I’m far too easily discouraged by setbacks; if I needed a defense, I could posit that this could be because everything is such an effort for me in the first place, that the thought of doing it again makes me morbid. But discouragement under pure light is the color of sin: it is sin because I am telling myself that things should be otherwise than what they are, and that sanctification should not always have to come at the cost of having things perfectly, delightfully my own way.

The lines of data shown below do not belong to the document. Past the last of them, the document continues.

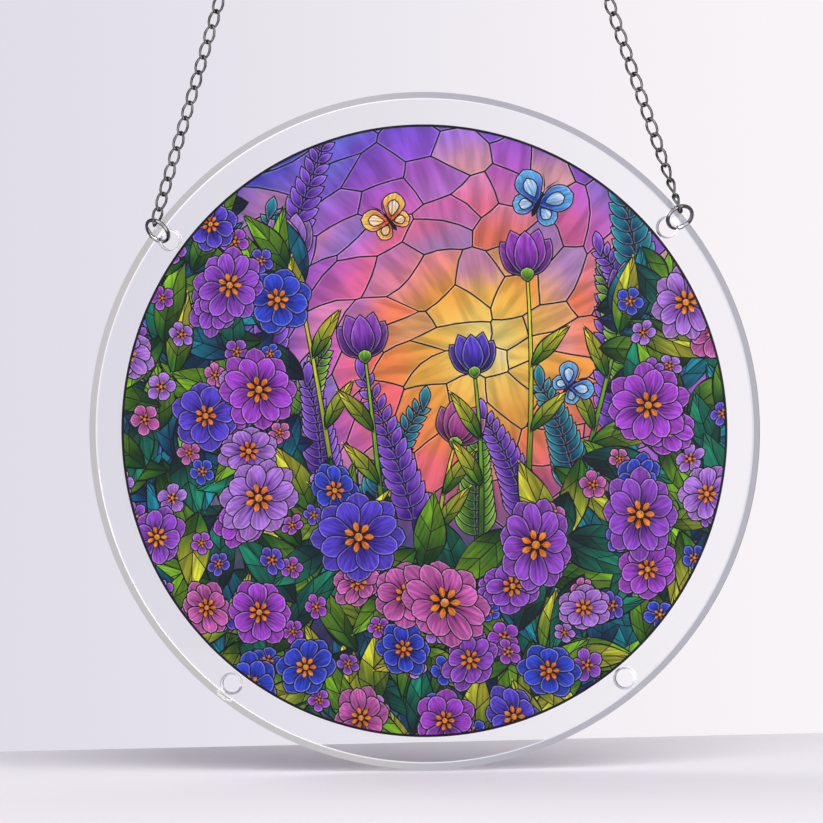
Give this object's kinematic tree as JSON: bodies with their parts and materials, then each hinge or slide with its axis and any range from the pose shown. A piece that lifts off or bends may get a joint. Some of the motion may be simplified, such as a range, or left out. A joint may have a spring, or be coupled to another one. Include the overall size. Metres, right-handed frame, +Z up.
{
  "type": "acrylic suncatcher",
  "caption": "Round clear plate with a printed stained-glass picture, hung from a steel curb chain by two jump rings.",
  "frame": {"origin": "the hanging point: the underside of the chain's top link, where a hook bears", "axes": "+Z up, -Y out of the plate's front face, +X to the right as the front is seen"},
  "size_m": [0.2, 0.0075, 0.4067],
  "materials": {
    "acrylic": "clear cast acrylic, polished faces and bevelled rim",
    "print": "translucent colour print in a stained-glass style on the back face",
    "ring_steel": "bright plated steel wire",
    "chain_steel": "dark polished steel wire"
  },
  "bodies": {
    "root": {"acrylic_plate": "acrylic", "jump_ring_left": "ring_steel", "jump_ring_right": "ring_steel", "chain_left": "chain_steel", "chain_right": "chain_steel", "chain_top_link": "chain_steel"}
  },
  "joints": []
}
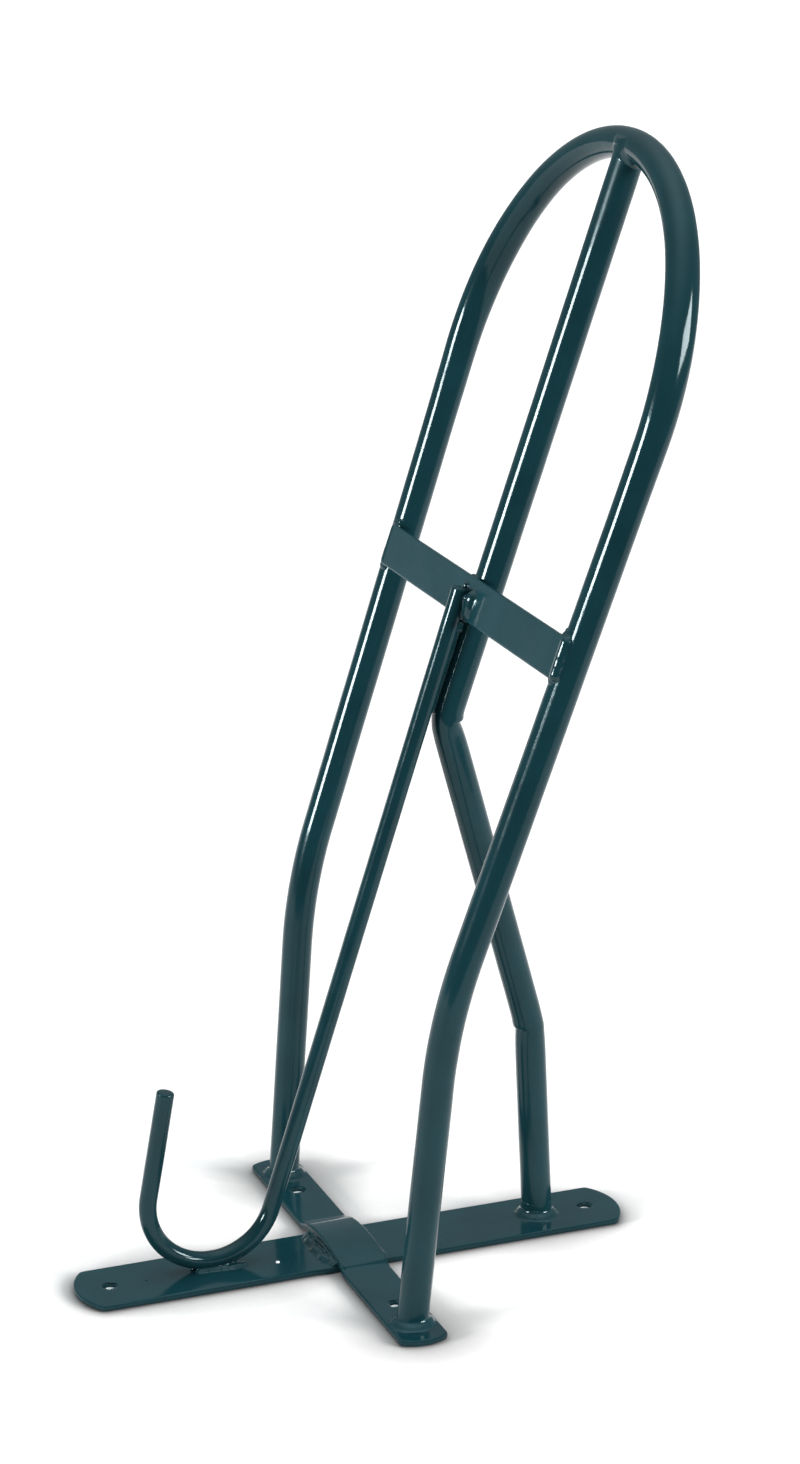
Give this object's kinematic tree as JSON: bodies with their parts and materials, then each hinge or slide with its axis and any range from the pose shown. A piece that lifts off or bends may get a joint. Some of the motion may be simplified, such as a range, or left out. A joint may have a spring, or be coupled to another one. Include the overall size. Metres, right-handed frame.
{
  "type": "wall-mounted saddle rack",
  "caption": "Coated steel saddle rack for a wall: crossed flat bars carry a leaning tubular hoop with a centre tube and a flat strap, and a round-bar bridle hook hangs below it.",
  "frame": {"origin": "where the centre lines of the two flat bars cross, on the wall plane under the long bar", "axes": "+Z straight out of the wall, +X along the long bar to its upper end, the side away from the bridle hook, +Y along the short bar"},
  "size_m": [0.3569, 0.289, 0.6668],
  "materials": {
    "bar_coat": "gloss dark green-blue powder coat on flat bar",
    "tube_coat": "gloss dark green-blue powder coat on tube",
    "strap_coat": "gloss dark green-blue powder coat on flat strap",
    "hook_coat": "gloss dark green-blue powder coat on round bar",
    "weld_coat": "gloss dark green-blue powder coat over rough weld"
  },
  "bodies": {
    "root": {"long_wall_bar": "bar_coat", "short_wall_bar": "bar_coat", "side_hoop": "tube_coat", "centre_tube": "tube_coat", "cross_strap": "strap_coat", "bridle_hook": "hook_coat", "hoop_foot_weld_left": "weld_coat", "hoop_foot_weld_right": "weld_coat", "centre_foot_weld": "weld_coat", "nose_weld": "weld_coat", "strap_weld_left": "weld_coat", "strap_weld_right": "weld_coat", "strap_weld_centre_upper": "weld_coat", "strap_weld_centre_lower": "weld_coat", "hook_strap_weld": "weld_coat", "hook_tube_weld": "weld_coat", "hook_bar_weld_left": "weld_coat", "hook_bar_weld_right": "weld_coat", "crossing_weld_lower": "weld_coat", "crossing_weld_upper": "weld_coat"}
  },
  "joints": []
}
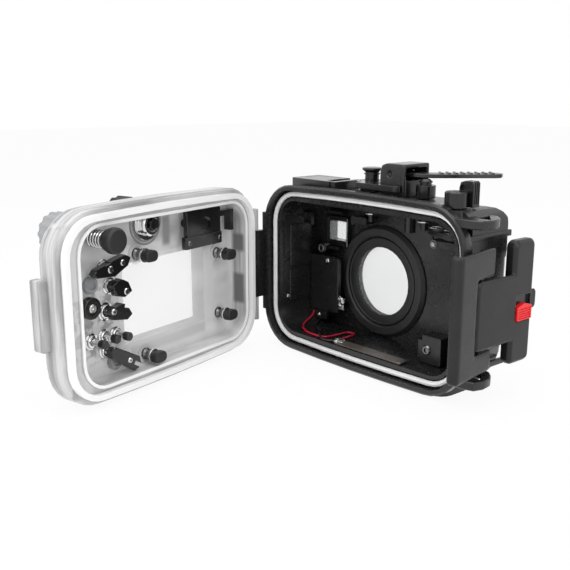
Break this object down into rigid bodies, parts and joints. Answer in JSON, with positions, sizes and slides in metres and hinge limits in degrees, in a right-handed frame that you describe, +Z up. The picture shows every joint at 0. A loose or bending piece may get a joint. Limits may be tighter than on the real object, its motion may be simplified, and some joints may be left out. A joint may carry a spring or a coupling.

Shortly after nestling delightedly into our newly arranged, unpacked living room, we touched up some paint that had developed little dark spots due to pigment failure — a common casualty, we’ve discovered, with VOC-free paint. We had to buy another gallon to do this, because our small amount of leftover Terrarium green had frozen. We mistakenly bought semi-gloss instead of eggshell, so of course that didn’t work. The semi-gloss is what we need for the bathrooms, so at least it wasn’t a write-off. I returned to Home Depot and bought the eggshell. The color did not quite match — apparently FreshAire has altered the base formula. Attempts at touchup worsened the original problem. We had to repaint the entire wall, and to do so, we had to move the furniture again. It was no big deal on the remodeling potential catastrophe scale, and my far more sanctified husband didn’t bat an eye at the task, which he, after all, performed entirely. But I, who merely had to endure the occurrence of the process, grumbled.

I settled down to watch my husband work, rue the wasted time and energy caused by the defective paint, and read Packer. J. I. Packer is a gentleman, a great theologian, and an encouragement genius. And as I read on, God dealt me one of those moments in which he nurtured me on pablum again, after I gagged a bit on my solid food. Rev. Packer happened to be discussing, in Knowing God, precisely this issue: how indwelling sin causes disruptions in the course of our sanctification, just when we think we have the drill down. He pointed to the promise in Joel 2:25ff,

“I will make up to you for the years that the swarming locust has eaten…
You will have plenty to eat and be satisfied
And praise the name of the Lord your God, who has dealt wondrously with you…”

The years that the locust has eaten: this our God will make up to us. There is no wasted effort: nothing is ever wasted; we simply fail to see how it is spent. God always provides for his people, and he has surely dealt wondrously with us–with me. I haven’t been left to die alone and poor in the street yet. My times are in his hands; none is wasted, and he has dealt wondrously with me.

And the sweet thing is, the wall is standing, and the paint looks fine, and it looks like the other walls. And the really sweet thing would be that I would always remember when I look at that wall, that our God is a God of wonders, and that the reason I don’t always see how trivial something is, is because I can’t possibly see how tremendous the real backdrop is.